Instructions for the task: Only the lines from the one with "ankle_tie_rod();" through the one with "in imported if" are to be restated, word for word, with both of them included.

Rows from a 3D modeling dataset

════════

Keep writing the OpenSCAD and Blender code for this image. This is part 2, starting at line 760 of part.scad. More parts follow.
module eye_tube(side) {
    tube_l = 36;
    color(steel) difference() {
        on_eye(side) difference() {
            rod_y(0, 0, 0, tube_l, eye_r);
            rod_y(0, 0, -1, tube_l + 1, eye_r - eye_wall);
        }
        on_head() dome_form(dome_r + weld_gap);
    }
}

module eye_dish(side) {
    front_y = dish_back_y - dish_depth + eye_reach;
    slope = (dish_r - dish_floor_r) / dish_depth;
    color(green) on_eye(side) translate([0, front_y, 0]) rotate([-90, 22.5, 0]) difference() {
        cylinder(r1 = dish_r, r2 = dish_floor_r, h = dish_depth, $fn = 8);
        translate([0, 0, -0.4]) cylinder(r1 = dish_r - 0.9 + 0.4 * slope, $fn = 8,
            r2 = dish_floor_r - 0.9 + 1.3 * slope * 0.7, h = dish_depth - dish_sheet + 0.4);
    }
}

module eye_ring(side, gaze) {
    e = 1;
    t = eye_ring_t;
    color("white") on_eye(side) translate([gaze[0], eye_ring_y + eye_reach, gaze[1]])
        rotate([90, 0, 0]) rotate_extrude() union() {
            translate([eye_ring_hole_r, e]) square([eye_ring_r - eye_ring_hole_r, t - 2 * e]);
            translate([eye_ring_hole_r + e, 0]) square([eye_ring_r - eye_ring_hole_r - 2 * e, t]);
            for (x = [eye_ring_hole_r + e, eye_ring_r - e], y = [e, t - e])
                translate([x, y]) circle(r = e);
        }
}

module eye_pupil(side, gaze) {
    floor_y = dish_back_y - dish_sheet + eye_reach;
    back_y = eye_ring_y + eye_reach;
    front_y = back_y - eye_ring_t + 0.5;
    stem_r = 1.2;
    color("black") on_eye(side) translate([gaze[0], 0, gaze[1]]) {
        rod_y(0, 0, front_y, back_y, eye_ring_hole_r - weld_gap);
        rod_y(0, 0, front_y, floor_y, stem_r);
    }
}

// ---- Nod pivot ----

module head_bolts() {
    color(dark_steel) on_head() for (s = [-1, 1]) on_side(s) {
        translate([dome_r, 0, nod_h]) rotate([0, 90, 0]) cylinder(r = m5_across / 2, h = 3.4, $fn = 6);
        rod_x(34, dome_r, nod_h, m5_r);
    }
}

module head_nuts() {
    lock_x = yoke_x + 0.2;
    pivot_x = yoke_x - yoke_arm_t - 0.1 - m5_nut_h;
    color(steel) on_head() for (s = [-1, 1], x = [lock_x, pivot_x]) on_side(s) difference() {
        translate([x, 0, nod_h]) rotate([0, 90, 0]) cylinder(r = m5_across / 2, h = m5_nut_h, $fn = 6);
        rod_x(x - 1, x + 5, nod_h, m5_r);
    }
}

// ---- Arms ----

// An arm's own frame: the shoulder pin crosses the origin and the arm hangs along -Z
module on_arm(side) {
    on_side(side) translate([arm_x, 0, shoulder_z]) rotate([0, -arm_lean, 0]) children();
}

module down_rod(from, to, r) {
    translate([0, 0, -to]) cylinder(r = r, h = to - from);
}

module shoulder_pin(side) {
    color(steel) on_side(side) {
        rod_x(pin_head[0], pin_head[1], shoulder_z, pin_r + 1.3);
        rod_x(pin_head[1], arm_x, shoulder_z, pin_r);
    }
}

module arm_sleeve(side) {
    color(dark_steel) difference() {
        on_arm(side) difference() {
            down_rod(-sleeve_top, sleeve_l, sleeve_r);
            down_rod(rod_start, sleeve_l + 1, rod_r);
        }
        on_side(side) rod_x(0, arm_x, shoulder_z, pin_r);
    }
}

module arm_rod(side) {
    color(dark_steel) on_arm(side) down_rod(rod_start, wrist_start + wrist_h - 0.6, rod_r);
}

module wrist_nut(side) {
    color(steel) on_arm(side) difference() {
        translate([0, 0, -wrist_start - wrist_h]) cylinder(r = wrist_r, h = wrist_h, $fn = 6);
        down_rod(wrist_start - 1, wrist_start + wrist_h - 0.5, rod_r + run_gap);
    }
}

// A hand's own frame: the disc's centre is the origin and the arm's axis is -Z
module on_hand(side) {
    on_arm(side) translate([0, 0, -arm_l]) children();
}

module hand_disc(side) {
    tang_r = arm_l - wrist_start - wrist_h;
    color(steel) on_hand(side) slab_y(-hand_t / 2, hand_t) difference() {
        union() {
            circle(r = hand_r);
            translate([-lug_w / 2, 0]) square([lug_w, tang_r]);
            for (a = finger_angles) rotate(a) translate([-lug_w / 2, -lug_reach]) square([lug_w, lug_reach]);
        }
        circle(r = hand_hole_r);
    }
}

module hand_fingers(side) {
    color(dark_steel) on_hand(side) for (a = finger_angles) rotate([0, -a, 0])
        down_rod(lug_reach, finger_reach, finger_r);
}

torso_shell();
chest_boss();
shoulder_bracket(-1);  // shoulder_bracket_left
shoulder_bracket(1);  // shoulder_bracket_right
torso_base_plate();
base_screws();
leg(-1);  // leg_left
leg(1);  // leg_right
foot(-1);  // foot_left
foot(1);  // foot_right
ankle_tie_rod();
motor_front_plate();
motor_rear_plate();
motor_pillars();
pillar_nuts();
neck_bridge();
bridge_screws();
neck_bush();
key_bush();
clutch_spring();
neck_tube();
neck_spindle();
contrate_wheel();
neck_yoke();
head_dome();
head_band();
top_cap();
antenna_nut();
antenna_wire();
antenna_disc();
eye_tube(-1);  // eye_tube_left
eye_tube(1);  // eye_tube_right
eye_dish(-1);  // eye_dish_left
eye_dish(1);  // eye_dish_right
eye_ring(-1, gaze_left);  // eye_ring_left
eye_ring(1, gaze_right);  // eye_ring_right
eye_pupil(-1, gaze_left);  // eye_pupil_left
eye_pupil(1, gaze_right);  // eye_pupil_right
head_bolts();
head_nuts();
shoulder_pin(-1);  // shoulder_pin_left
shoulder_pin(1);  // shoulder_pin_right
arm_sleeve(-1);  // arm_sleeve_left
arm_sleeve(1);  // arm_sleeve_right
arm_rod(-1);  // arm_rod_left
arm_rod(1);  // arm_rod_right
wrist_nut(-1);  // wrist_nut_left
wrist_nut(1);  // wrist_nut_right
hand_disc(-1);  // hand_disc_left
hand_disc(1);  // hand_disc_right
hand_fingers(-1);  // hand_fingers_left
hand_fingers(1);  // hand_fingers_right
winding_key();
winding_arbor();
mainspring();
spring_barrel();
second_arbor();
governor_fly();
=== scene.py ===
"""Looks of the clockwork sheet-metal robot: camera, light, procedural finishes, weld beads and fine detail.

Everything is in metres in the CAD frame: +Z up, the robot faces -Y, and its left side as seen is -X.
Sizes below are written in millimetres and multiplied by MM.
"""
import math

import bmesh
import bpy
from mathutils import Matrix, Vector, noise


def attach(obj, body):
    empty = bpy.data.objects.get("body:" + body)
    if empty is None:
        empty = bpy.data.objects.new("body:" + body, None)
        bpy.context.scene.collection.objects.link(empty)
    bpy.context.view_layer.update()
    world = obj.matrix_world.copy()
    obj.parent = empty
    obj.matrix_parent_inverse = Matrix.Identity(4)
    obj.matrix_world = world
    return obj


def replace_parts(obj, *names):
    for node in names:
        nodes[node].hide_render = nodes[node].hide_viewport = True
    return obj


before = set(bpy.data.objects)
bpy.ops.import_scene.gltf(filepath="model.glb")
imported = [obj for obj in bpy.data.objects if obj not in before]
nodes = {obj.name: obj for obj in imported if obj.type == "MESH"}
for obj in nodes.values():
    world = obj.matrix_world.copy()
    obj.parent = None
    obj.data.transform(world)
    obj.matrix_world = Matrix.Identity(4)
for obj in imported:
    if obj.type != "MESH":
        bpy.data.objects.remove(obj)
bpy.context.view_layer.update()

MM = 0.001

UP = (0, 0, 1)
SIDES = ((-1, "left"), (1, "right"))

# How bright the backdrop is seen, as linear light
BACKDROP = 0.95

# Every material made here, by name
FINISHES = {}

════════

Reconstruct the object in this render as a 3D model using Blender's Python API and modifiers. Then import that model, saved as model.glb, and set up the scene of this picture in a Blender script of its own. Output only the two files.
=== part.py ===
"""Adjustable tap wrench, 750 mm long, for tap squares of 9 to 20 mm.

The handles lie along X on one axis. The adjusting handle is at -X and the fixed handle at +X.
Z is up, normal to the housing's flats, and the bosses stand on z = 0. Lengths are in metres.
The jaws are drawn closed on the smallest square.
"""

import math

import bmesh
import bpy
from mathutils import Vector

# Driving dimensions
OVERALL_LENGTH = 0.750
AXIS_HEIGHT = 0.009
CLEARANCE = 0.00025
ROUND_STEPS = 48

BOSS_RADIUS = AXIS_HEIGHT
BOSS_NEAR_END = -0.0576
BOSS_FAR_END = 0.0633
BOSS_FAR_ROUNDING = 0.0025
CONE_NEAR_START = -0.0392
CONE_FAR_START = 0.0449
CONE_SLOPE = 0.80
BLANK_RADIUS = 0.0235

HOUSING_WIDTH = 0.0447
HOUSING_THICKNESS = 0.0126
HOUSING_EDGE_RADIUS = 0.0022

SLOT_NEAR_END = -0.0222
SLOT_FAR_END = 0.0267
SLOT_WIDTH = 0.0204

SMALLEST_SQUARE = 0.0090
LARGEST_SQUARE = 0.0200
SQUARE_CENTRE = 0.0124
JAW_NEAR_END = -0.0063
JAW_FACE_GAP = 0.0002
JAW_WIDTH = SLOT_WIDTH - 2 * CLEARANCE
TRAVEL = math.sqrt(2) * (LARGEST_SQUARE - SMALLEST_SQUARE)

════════

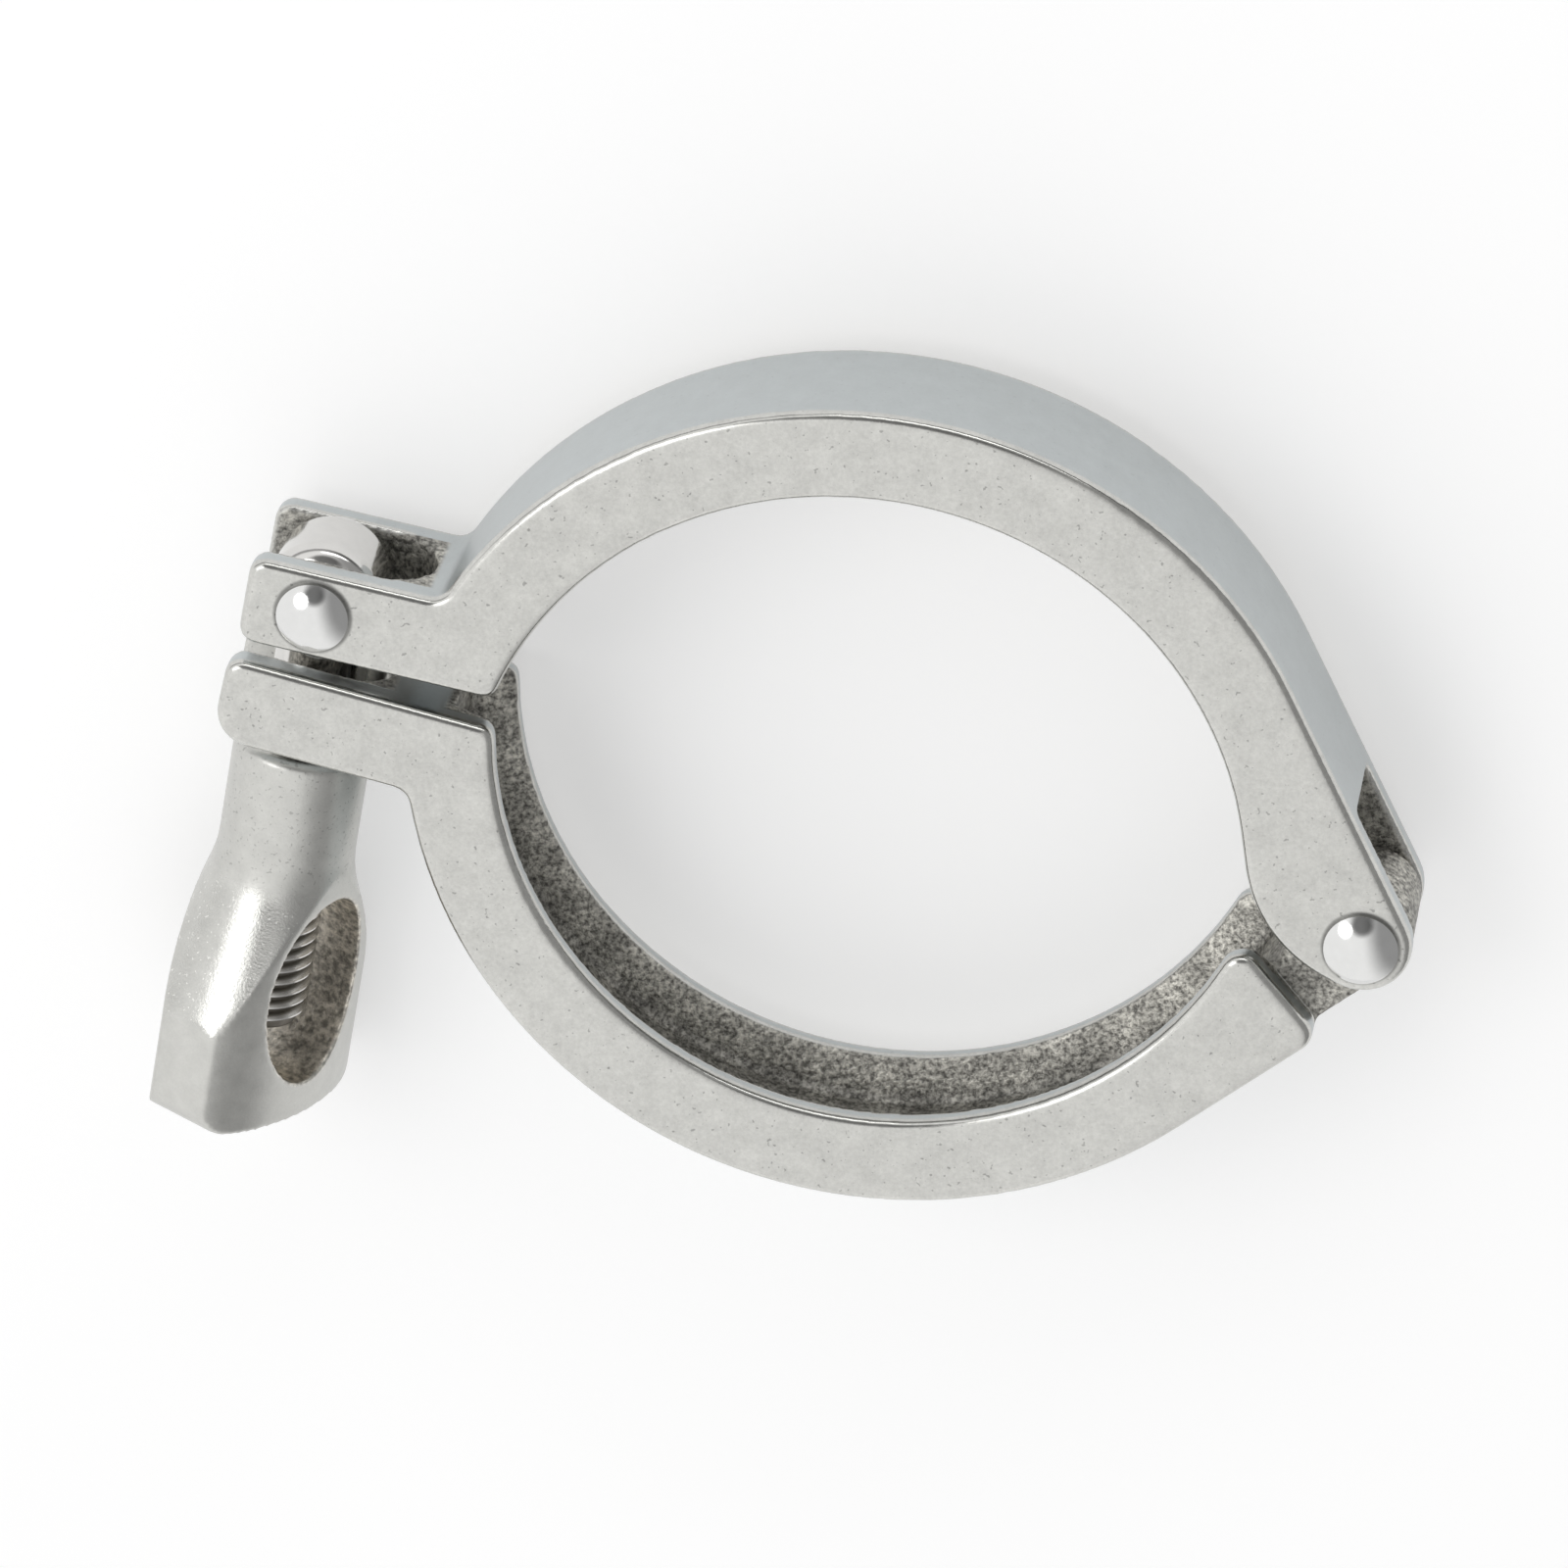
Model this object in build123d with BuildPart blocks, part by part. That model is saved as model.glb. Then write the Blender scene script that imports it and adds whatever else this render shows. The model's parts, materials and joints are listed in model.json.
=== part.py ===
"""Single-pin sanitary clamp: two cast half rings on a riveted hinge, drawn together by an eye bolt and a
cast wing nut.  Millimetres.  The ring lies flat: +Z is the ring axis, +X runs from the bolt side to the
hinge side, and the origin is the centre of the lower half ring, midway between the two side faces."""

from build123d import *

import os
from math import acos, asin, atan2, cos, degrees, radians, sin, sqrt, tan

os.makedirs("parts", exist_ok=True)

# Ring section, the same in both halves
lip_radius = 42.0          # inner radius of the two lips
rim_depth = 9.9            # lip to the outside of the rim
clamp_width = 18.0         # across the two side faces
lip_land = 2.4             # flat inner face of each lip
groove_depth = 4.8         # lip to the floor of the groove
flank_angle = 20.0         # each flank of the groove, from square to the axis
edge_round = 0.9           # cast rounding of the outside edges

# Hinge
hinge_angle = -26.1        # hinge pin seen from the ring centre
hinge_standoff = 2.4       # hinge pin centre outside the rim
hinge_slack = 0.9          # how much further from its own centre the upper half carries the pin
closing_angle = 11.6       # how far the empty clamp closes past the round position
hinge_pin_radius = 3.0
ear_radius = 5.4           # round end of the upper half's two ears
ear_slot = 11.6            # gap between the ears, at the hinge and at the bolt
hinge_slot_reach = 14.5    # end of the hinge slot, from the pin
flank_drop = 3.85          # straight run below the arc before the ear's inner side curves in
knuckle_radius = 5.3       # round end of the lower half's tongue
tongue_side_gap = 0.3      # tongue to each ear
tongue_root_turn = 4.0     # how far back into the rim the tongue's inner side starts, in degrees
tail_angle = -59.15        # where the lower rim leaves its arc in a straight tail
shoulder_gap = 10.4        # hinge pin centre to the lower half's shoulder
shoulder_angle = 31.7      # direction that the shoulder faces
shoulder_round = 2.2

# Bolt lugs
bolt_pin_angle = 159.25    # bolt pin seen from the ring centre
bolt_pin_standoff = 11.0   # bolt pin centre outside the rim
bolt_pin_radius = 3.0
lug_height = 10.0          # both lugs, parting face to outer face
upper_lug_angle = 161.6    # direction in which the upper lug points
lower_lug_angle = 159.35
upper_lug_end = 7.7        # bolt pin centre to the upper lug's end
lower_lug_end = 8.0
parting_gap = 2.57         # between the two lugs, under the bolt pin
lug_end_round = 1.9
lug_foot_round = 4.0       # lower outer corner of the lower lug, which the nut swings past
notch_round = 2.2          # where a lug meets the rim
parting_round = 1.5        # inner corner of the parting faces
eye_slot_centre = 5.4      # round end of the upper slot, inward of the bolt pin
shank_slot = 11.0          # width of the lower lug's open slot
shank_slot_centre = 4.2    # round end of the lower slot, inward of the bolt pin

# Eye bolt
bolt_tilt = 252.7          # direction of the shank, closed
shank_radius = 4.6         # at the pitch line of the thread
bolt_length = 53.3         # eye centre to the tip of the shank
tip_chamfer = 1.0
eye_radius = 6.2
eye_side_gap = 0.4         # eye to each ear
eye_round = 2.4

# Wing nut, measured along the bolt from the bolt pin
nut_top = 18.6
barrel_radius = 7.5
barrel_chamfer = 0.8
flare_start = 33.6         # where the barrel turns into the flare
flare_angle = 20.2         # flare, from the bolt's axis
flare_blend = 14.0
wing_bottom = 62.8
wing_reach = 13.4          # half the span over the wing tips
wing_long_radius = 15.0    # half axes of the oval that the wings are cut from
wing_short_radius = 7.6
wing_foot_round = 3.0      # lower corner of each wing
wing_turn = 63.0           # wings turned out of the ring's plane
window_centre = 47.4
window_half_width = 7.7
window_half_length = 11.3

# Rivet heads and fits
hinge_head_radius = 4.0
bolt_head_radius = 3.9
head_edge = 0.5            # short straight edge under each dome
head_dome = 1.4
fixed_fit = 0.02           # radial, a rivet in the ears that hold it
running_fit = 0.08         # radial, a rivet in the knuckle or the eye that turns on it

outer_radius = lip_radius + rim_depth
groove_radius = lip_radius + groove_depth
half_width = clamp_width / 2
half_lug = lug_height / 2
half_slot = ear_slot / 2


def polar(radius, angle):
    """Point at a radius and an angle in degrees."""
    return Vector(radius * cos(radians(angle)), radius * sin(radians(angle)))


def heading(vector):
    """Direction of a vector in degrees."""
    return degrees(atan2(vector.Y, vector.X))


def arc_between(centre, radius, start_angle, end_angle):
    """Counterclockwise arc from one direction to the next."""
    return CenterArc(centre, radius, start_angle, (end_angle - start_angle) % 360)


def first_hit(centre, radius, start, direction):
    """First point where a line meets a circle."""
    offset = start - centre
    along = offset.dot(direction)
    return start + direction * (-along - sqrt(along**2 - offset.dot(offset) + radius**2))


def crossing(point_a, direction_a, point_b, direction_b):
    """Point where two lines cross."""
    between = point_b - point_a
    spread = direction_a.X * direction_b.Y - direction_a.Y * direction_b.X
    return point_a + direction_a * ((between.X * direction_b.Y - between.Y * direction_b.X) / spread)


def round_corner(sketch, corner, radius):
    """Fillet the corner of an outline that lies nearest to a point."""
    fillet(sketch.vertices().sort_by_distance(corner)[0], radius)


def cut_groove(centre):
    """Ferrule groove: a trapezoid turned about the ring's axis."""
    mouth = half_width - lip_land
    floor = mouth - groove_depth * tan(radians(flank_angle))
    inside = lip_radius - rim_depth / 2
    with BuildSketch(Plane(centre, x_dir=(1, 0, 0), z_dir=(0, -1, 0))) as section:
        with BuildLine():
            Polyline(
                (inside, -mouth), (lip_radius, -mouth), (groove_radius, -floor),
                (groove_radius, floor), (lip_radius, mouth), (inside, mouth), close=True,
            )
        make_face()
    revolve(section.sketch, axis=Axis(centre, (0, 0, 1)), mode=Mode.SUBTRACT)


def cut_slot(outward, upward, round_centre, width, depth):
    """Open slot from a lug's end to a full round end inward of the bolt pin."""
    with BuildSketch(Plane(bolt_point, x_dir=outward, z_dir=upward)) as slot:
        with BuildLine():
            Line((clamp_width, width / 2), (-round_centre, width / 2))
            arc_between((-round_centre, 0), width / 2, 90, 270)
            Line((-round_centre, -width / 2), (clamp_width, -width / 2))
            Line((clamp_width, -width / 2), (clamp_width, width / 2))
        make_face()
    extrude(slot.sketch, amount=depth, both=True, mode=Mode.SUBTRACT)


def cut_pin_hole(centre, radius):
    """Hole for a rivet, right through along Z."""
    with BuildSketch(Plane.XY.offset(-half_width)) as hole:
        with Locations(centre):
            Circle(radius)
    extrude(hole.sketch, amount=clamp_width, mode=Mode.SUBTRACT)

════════

Result of the task:
ankle_tie_rod();
motor_front_plate();
motor_rear_plate();
motor_pillars();
pillar_nuts();
neck_bridge();
bridge_screws();
neck_bush();
key_bush();
clutch_spring();
neck_tube();
neck_spindle();
contrate_wheel();
neck_yoke();
head_dome();
head_band();
top_cap();
antenna_nut();
antenna_wire();
antenna_disc();
eye_tube(-1);  // eye_tube_left
eye_tube(1);  // eye_tube_right
eye_dish(-1);  // eye_dish_left
eye_dish(1);  // eye_dish_right
eye_ring(-1, gaze_left);  // eye_ring_left
eye_ring(1, gaze_right);  // eye_ring_right
eye_pupil(-1, gaze_left);  // eye_pupil_left
eye_pupil(1, gaze_right);  // eye_pupil_right
head_bolts();
head_nuts();
shoulder_pin(-1);  // shoulder_pin_left
shoulder_pin(1);  // shoulder_pin_right
arm_sleeve(-1);  // arm_sleeve_left
arm_sleeve(1);  // arm_sleeve_right
arm_rod(-1);  // arm_rod_left
arm_rod(1);  // arm_rod_right
wrist_nut(-1);  // wrist_nut_left
wrist_nut(1);  // wrist_nut_right
hand_disc(-1);  // hand_disc_left
hand_disc(1);  // hand_disc_right
hand_fingers(-1);  // hand_fingers_left
hand_fingers(1);  // hand_fingers_right
winding_key();
winding_arbor();
mainspring();
spring_barrel();
second_arbor();
governor_fly();
=== scene.py ===
"""Looks of the clockwork sheet-metal robot: camera, light, procedural finishes, weld beads and fine detail.

Everything is in metres in the CAD frame: +Z up, the robot faces -Y, and its left side as seen is -X.
Sizes below are written in millimetres and multiplied by MM.
"""
import math

import bmesh
import bpy
from mathutils import Matrix, Vector, noise


def attach(obj, body):
    empty = bpy.data.objects.get("body:" + body)
    if empty is None:
        empty = bpy.data.objects.new("body:" + body, None)
        bpy.context.scene.collection.objects.link(empty)
    bpy.context.view_layer.update()
    world = obj.matrix_world.copy()
    obj.parent = empty
    obj.matrix_parent_inverse = Matrix.Identity(4)
    obj.matrix_world = world
    return obj


def replace_parts(obj, *names):
    for node in names:
        nodes[node].hide_render = nodes[node].hide_viewport = True
    return obj


before = set(bpy.data.objects)
bpy.ops.import_scene.gltf(filepath="model.glb")
imported = [obj for obj in bpy.data.objects if obj not in before]
nodes = {obj.name: obj for obj in imported if obj.type == "MESH"}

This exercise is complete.